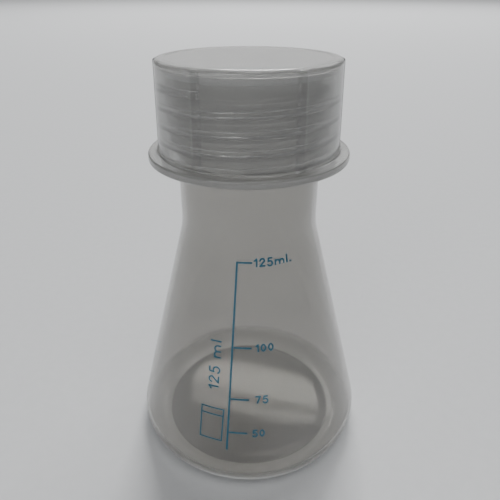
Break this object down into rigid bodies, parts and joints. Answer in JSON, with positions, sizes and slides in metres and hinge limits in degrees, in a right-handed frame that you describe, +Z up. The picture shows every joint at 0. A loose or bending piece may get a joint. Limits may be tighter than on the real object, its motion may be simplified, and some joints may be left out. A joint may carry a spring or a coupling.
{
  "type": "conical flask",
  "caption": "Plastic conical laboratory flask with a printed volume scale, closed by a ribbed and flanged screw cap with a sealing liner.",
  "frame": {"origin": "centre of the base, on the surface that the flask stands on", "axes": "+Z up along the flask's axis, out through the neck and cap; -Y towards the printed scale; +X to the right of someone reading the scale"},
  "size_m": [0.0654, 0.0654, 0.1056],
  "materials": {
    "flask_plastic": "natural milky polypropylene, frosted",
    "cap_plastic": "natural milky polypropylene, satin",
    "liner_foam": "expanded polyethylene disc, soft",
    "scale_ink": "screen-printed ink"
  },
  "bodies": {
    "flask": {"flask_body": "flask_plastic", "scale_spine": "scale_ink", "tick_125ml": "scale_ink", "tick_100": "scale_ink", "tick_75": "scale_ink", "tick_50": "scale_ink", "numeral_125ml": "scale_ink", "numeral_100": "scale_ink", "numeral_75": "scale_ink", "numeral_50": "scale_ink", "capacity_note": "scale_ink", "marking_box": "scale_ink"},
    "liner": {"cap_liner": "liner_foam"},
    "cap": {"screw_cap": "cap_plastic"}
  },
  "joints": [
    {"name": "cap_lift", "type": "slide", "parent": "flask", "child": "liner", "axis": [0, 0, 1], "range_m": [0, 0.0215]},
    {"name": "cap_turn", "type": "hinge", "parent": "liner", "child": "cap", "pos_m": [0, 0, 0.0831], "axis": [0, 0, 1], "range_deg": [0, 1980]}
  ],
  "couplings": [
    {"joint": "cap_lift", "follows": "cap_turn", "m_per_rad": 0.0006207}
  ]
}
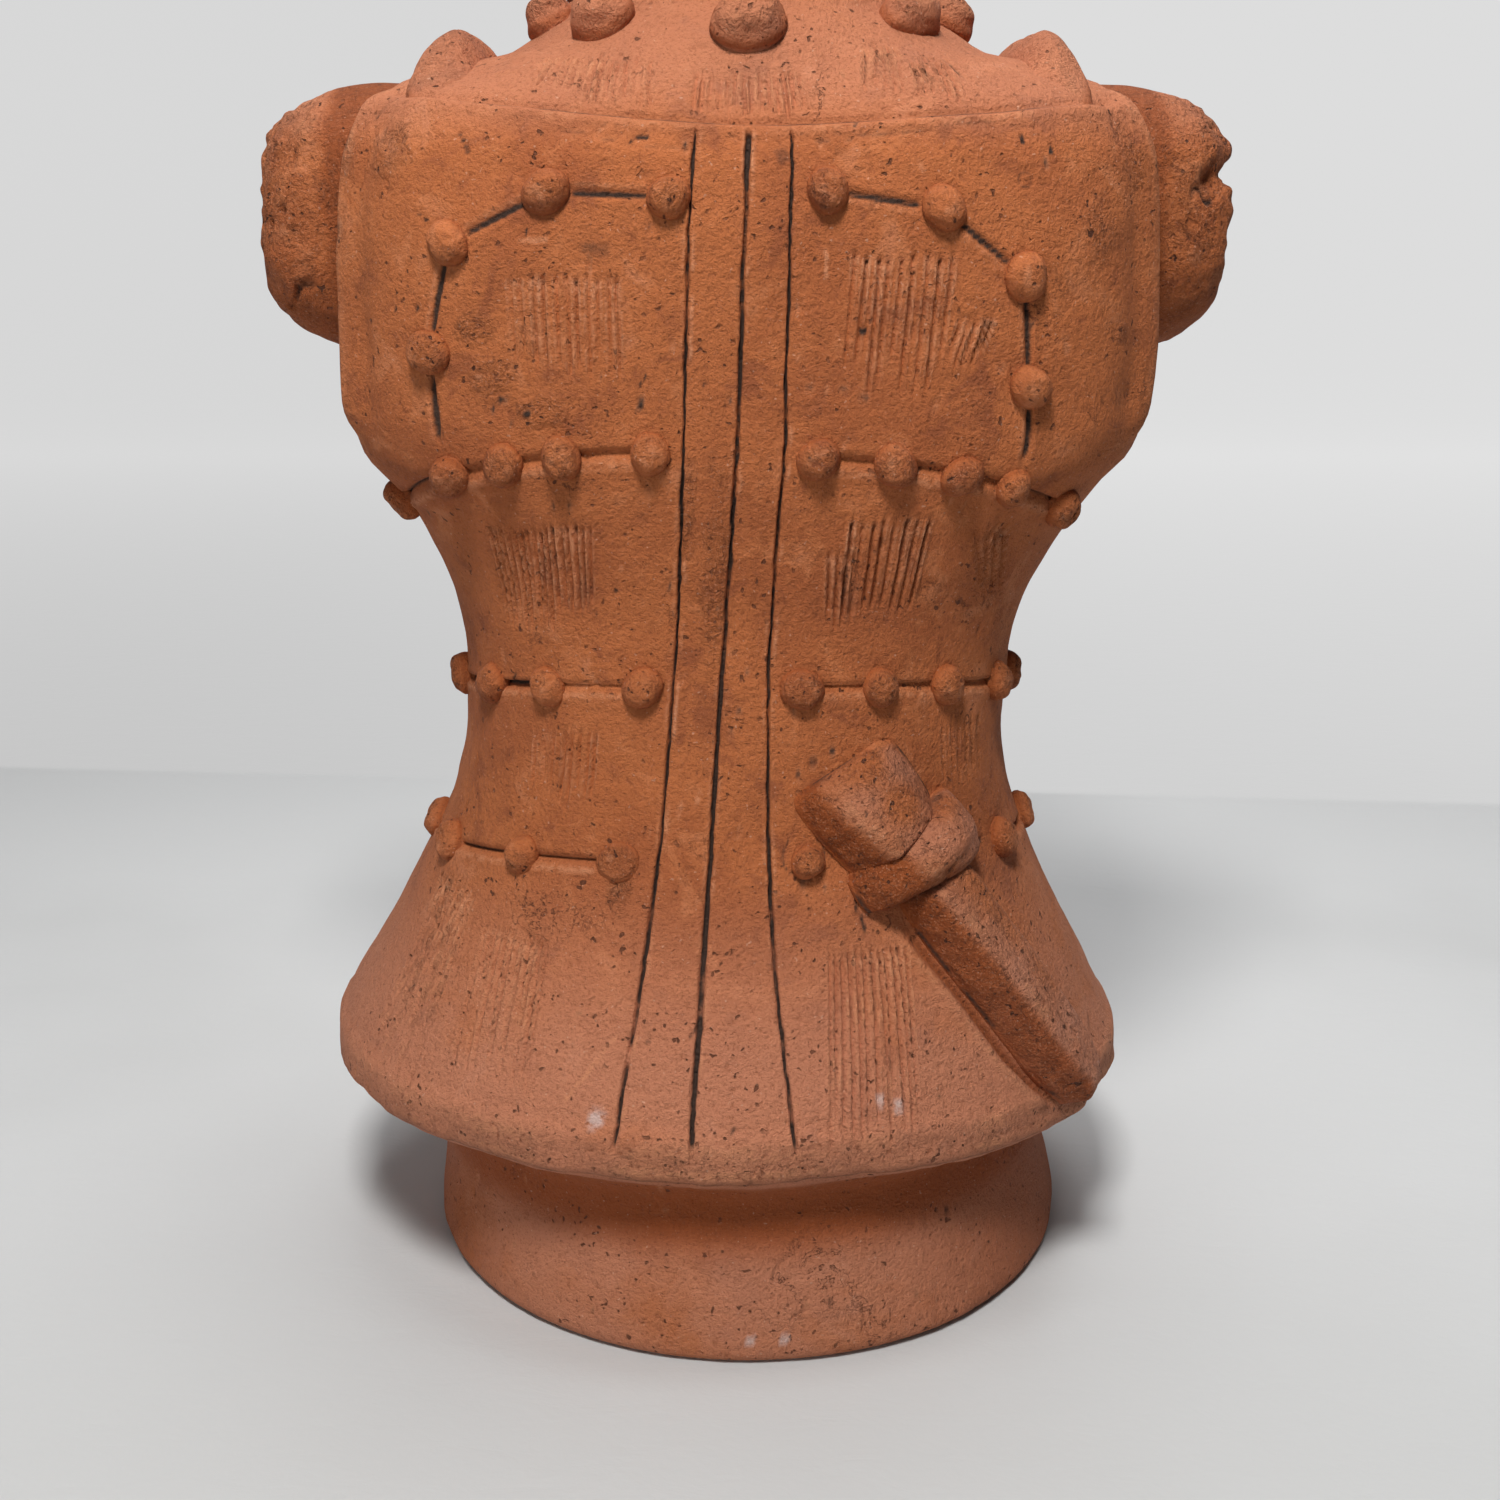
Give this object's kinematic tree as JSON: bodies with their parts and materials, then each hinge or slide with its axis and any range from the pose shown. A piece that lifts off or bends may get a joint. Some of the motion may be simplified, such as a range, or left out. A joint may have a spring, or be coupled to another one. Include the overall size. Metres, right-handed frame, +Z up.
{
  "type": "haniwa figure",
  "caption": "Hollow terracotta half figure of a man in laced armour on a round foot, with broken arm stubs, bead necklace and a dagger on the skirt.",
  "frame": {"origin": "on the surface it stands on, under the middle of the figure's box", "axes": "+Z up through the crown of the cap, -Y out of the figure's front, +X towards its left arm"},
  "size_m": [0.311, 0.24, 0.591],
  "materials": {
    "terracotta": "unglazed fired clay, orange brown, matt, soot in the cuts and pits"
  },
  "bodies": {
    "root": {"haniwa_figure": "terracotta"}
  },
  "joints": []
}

**EXERCISE OBJECTIVE:** Every record above needs to be repeated word for word.

**FULL OUTPUT:**
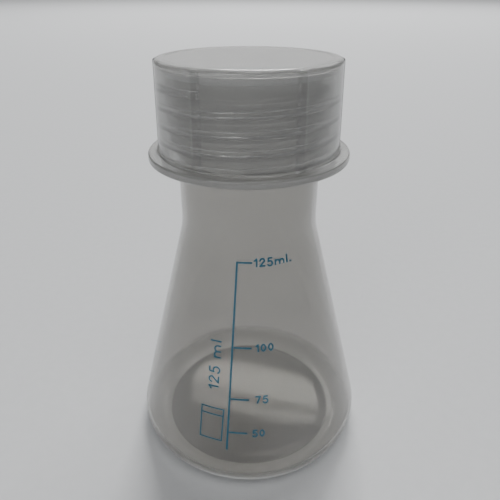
Break this object down into rigid bodies, parts and joints. Answer in JSON, with positions, sizes and slides in metres and hinge limits in degrees, in a right-handed frame that you describe, +Z up. The picture shows every joint at 0. A loose or bending piece may get a joint. Limits may be tighter than on the real object, its motion may be simplified, and some joints may be left out. A joint may carry a spring or a coupling.
{
  "type": "conical flask",
  "caption": "Plastic conical laboratory flask with a printed volume scale, closed by a ribbed and flanged screw cap with a sealing liner.",
  "frame": {"origin": "centre of the base, on the surface that the flask stands on", "axes": "+Z up along the flask's axis, out through the neck and cap; -Y towards the printed scale; +X to the right of someone reading the scale"},
  "size_m": [0.0654, 0.0654, 0.1056],
  "materials": {
    "flask_plastic": "natural milky polypropylene, frosted",
    "cap_plastic": "natural milky polypropylene, satin",
    "liner_foam": "expanded polyethylene disc, soft",
    "scale_ink": "screen-printed ink"
  },
  "bodies": {
    "flask": {"flask_body": "flask_plastic", "scale_spine": "scale_ink", "tick_125ml": "scale_ink", "tick_100": "scale_ink", "tick_75": "scale_ink", "tick_50": "scale_ink", "numeral_125ml": "scale_ink", "numeral_100": "scale_ink", "numeral_75": "scale_ink", "numeral_50": "scale_ink", "capacity_note": "scale_ink", "marking_box": "scale_ink"},
    "liner": {"cap_liner": "liner_foam"},
    "cap": {"screw_cap": "cap_plastic"}
  },
  "joints": [
    {"name": "cap_lift", "type": "slide", "parent": "flask", "child": "liner", "axis": [0, 0, 1], "range_m": [0, 0.0215]},
    {"name": "cap_turn", "type": "hinge", "parent": "liner", "child": "cap", "pos_m": [0, 0, 0.0831], "axis": [0, 0, 1], "range_deg": [0, 1980]}
  ],
  "couplings": [
    {"joint": "cap_lift", "follows": "cap_turn", "m_per_rad": 0.0006207}
  ]
}
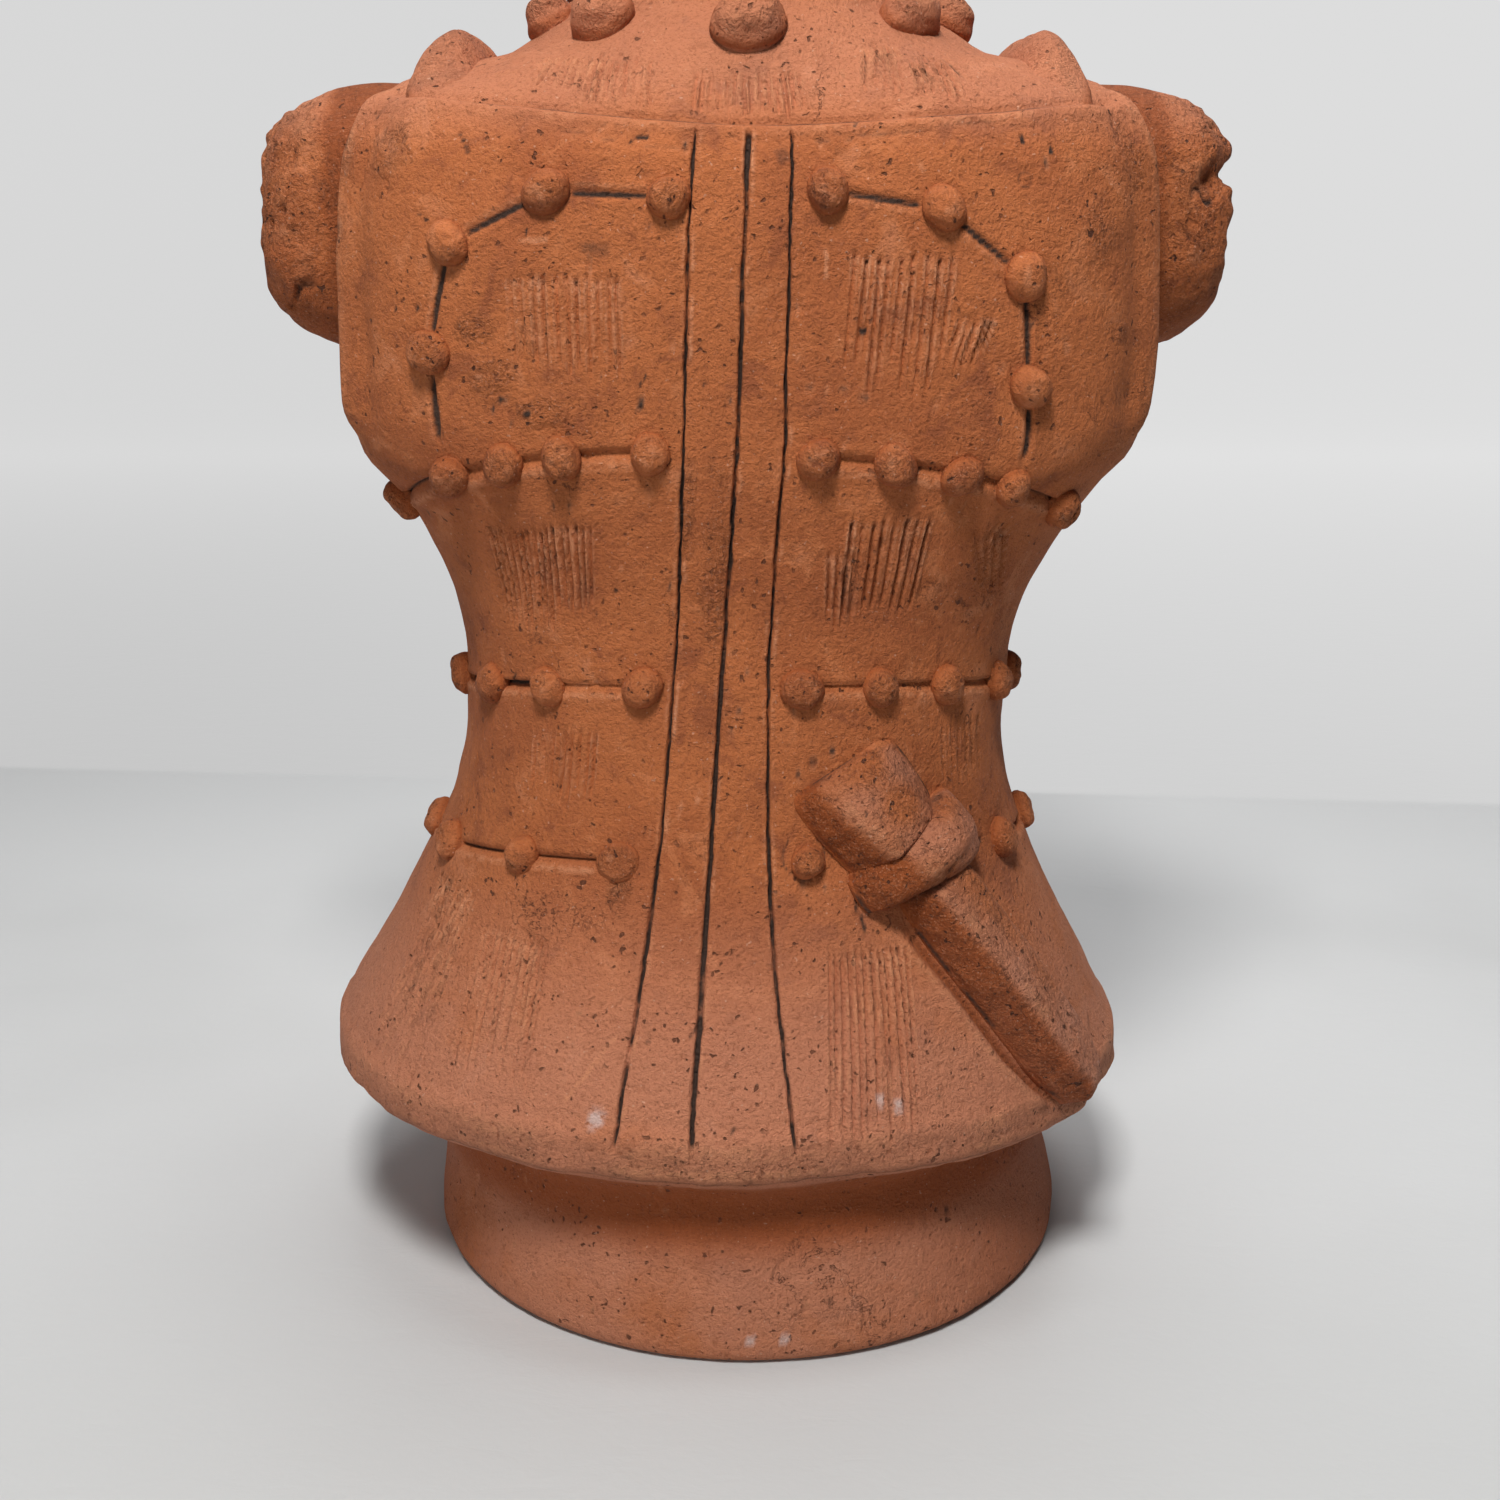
Give this object's kinematic tree as JSON: bodies with their parts and materials, then each hinge or slide with its axis and any range from the pose shown. A piece that lifts off or bends may get a joint. Some of the motion may be simplified, such as a range, or left out. A joint may have a spring, or be coupled to another one. Include the overall size. Metres, right-handed frame, +Z up.
{
  "type": "haniwa figure",
  "caption": "Hollow terracotta half figure of a man in laced armour on a round foot, with broken arm stubs, bead necklace and a dagger on the skirt.",
  "frame": {"origin": "on the surface it stands on, under the middle of the figure's box", "axes": "+Z up through the crown of the cap, -Y out of the figure's front, +X towards its left arm"},
  "size_m": [0.311, 0.24, 0.591],
  "materials": {
    "terracotta": "unglazed fired clay, orange brown, matt, soot in the cuts and pits"
  },
  "bodies": {
    "root": {"haniwa_figure": "terracotta"}
  },
  "joints": []
}